Да не подумает читатель, что наш разбор толстовского учения о догматах явился плодом предубеждения против его «Критики», усвоенного нами раньше ее изучения. Как это ни удивительным покажется, но мы должны чистосердечно признаться, что впервые мы открывали рукопись этой «Критики» с довольно благоприятным для задачи автора настроением. Конечно, причиной тому было вовсе не сомнение в истинности церковных догматов, но некоторое недовольство самой их систематизацией в нашем школьном богословии, на котором в этом отношении гораздо сильнее отпечатлевается влияние католической схоластики, чем письменности святоотеческой. В то уже сравнительно давнее время, когда мы взялись за «Критику догматов» Толстого, мы как раз останавливали свою мысль на разности современных систем догматики с богословием прп. Иоанна Дамаскина и жалели, почему последнее с XVIII века стало уступать свое место в церковной школе киевским книгам, далеко не свободным от влияния инославной схоластики. Нашему снисходительному отношению к заглавию вышедшей тогда в свет рукописи Толстого содействовало еще одно убеждение – увы, отчасти обманувшее нас, – убеждение, что Толстой бранил раньше православную веру потому, что не знал ее, и что, следовательно, его теперешнее обращение к богословской науке есть во всяком случае радостное явление. Кроме того, нас обнадеживало и то обстоятельство, что время от времени в наши руки попадали распространявшиеся списки частных писем нашего писателя, в которых нет-нет да и промелькнет упоминание о молитве или даже допущении личного бессмертия. Значит, человек еще не установился; перемелется – мука будет.
Начав читать «Критику», мы увидели, что автор нападает не на систему только догматов, но и на само их содержание, но все-таки в силу только что высказанных соображений мы и к этому отнеслись терпимо, и сначала в нас преобладало чувство удовольствия по поводу того, что Толстой в своей «Критике» требует от православного богословия обоснования им принципов христианского понятия о жизни; требует того, чтобы каждая догматическая истина представляла собой почву для определенной христианской добродетели, и притом не в смысле тех отдаленных «нравственных приложений догмата», которые приводятся в наших курсах, а в том смысле, чтобы связь догматов с нравоучением была бы нерасторжимая, так чтобы изъятие любой догматической истины являлось бы разрушением известной нравственной идеи.

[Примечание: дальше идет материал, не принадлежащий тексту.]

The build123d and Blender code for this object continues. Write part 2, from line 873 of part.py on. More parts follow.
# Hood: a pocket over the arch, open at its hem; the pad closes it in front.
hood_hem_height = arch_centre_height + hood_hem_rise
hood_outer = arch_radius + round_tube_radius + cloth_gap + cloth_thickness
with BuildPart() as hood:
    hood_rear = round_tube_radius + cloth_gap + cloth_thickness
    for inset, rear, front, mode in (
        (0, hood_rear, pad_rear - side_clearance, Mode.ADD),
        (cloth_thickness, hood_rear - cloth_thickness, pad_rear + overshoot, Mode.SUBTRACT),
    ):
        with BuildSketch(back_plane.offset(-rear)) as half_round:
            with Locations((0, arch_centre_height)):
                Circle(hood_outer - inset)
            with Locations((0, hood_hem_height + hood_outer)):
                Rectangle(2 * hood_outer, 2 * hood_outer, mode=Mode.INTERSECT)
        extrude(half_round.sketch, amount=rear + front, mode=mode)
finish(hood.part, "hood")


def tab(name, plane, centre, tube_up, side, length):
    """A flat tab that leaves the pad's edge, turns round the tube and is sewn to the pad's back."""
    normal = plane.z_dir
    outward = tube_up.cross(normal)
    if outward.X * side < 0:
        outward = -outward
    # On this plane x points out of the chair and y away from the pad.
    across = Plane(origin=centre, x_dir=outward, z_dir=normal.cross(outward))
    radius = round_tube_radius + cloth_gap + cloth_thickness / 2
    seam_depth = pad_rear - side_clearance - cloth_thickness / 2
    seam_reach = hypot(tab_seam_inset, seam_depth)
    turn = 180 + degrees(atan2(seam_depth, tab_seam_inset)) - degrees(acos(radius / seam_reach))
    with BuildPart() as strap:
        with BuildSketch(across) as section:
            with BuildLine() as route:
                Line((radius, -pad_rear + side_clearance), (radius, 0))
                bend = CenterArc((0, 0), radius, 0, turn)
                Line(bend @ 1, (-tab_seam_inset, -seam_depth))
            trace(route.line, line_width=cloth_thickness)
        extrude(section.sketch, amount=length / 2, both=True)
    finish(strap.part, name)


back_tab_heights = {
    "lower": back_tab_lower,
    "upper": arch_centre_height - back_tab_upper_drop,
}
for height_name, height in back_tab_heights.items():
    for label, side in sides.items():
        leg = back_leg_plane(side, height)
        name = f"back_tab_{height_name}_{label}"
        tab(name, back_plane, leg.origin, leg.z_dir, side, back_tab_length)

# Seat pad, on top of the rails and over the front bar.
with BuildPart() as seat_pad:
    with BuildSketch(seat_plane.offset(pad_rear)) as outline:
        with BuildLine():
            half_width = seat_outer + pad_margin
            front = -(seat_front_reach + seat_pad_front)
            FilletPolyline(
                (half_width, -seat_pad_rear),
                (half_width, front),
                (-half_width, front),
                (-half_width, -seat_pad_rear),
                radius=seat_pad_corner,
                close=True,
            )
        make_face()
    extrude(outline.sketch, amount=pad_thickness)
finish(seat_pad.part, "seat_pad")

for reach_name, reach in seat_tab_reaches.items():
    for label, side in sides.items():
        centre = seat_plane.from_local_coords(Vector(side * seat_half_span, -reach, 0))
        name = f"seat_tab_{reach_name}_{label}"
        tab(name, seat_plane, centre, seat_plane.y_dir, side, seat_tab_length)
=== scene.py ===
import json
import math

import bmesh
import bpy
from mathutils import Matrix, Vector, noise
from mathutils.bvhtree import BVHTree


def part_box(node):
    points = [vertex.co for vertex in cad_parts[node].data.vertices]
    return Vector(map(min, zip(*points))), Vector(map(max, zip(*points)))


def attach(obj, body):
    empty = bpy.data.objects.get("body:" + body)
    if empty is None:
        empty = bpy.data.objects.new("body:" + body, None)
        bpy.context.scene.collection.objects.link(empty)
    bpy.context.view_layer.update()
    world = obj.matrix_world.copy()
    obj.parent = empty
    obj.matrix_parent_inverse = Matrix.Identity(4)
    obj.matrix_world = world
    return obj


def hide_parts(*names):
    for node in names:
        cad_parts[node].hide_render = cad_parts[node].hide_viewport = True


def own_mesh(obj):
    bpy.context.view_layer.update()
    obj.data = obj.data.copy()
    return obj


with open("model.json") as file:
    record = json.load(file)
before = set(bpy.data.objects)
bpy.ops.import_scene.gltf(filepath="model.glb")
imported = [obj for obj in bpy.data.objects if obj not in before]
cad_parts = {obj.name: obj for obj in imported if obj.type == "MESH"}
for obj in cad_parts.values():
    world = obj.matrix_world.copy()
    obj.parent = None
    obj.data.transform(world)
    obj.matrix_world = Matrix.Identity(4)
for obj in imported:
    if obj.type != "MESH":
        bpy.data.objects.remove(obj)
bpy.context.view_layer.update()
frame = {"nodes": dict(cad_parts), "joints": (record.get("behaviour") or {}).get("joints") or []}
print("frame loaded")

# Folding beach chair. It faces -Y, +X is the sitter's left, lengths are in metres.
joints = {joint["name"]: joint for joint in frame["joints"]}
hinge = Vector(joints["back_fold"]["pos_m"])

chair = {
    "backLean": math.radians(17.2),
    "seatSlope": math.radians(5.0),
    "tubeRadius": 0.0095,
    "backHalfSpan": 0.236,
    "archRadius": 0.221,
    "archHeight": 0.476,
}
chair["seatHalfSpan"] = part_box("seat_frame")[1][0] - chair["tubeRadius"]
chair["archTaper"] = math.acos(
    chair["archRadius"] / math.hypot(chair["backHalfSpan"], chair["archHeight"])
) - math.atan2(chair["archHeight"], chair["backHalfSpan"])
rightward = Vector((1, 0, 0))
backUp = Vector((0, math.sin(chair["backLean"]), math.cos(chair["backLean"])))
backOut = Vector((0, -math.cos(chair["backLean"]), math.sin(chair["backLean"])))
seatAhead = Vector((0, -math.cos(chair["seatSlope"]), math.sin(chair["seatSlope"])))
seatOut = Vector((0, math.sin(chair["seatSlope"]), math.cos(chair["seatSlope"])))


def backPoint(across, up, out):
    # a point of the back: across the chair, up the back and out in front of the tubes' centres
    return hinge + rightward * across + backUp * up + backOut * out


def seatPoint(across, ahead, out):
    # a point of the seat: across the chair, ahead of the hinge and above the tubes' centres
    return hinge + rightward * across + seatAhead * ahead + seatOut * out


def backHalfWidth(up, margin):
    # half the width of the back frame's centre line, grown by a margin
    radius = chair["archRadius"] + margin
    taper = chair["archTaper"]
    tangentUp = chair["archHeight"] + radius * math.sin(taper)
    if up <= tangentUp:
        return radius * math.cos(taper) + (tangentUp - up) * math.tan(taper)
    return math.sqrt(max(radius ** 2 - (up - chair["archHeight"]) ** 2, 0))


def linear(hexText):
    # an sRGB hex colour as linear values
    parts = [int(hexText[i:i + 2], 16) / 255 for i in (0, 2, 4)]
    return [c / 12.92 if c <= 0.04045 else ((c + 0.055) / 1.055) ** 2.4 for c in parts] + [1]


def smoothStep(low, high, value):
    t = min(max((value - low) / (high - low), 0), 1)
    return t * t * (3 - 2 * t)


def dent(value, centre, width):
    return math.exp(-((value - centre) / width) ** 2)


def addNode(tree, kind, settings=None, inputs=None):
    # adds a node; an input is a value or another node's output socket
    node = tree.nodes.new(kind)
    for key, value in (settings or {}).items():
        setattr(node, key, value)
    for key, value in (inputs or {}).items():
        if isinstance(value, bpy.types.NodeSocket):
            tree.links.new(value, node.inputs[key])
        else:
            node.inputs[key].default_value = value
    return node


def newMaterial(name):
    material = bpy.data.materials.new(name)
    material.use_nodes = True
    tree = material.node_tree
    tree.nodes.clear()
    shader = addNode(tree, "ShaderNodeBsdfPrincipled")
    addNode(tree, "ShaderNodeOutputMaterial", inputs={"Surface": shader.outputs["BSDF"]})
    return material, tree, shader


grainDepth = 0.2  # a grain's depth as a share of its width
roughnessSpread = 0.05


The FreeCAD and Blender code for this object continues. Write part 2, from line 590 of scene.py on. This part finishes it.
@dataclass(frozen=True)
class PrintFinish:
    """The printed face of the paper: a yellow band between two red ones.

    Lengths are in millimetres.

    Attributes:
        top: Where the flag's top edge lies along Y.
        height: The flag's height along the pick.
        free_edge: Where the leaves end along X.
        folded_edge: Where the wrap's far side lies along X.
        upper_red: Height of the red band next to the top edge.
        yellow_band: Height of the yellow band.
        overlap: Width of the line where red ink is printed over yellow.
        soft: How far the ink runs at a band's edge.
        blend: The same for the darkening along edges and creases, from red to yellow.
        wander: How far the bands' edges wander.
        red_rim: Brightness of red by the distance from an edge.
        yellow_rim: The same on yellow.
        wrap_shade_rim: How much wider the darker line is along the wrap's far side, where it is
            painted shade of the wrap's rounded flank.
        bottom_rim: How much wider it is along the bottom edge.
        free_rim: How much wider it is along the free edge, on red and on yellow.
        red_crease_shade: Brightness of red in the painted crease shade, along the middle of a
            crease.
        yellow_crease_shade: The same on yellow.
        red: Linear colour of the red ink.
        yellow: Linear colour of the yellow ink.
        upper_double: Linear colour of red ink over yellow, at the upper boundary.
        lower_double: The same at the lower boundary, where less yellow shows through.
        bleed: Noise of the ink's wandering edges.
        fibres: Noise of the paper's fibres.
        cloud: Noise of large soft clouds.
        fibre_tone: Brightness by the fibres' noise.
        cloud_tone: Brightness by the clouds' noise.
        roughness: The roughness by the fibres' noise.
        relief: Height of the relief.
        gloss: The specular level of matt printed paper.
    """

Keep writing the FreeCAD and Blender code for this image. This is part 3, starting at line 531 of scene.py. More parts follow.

Обладая еще и в те, можно сказать, юношеские годы своей жизни непоколебимым убеждением, что каждый догмат нашей Церкви действительно содержит в себе высокую нравственную идею, мы тогда же указывали Толстому, как эти догматические истины в их церковном, святоотеческом изложении идут навстречу нашим нравственным запросам, но скоро должны мы были оставить свои увещания и с грустью убедиться, что наш писатель желает не столько исследовать, сколько завинить во что бы то ни стало наши догматы, нашу Церковь, ибо прошло еще несколько лет с тех пор, и вот в 1891 году появляется в печати эта самая «Критика» с теми же страстными нападками, неразборчивыми придирками, которые мы тогда так наивно старались извинять ему горячностью, торопливостью, не давшей писателю разобраться в мыслях.
Автор не поцеремонился с нашим богословием даже настолько, чтобы придать своей критике хотя бы литературную цельность: у него в рукописи была критика лишь первой части богословия. Так он и напечатал свой набросок через несколько лет по его написании. Прием его изложения очень простой. Он излагает кратко курс догматического богословия преосв. Макария параграф за параграфом и пересыпает их восклицаниями о том, что догматы эти глупы, грубы, кощунственны, богохульны, что они составлены нарочно для того, чтобы отвлечь христиан от добродетельной жизни, сосредоточить их внимание на нелепых обрядах и таинствах и т. д. «Критика» не представляет собой какой-либо цельной, постепенно раскрываемой мысли, а является переложением различных пунктов догматики с краткими опровержениями. Автор старается ловить составителя курса в противоречиях, но здесь его приемы выходят за пределы всякого благоразумия. Наш критик под противоречием чаще всего разумеет не противоречие логике, или истории, или нравственному чувству, а гораздо проще – противоречие его собственному толстовскому понятию о Боге или об исторических повествованиях Библии. Казалось бы, «Критика» нашего богословия должна бы предложить только в качестве вывода мысль о превосходстве того или иного положения толстовского богословия над православным, но оказывается иное. Разногласие первого с последним в каком-либо пункте уже тем самым представляется как опровержение православных понятий, как обвинение их в кощунственности, в нелепости, в намеренной подтасовке и т. п.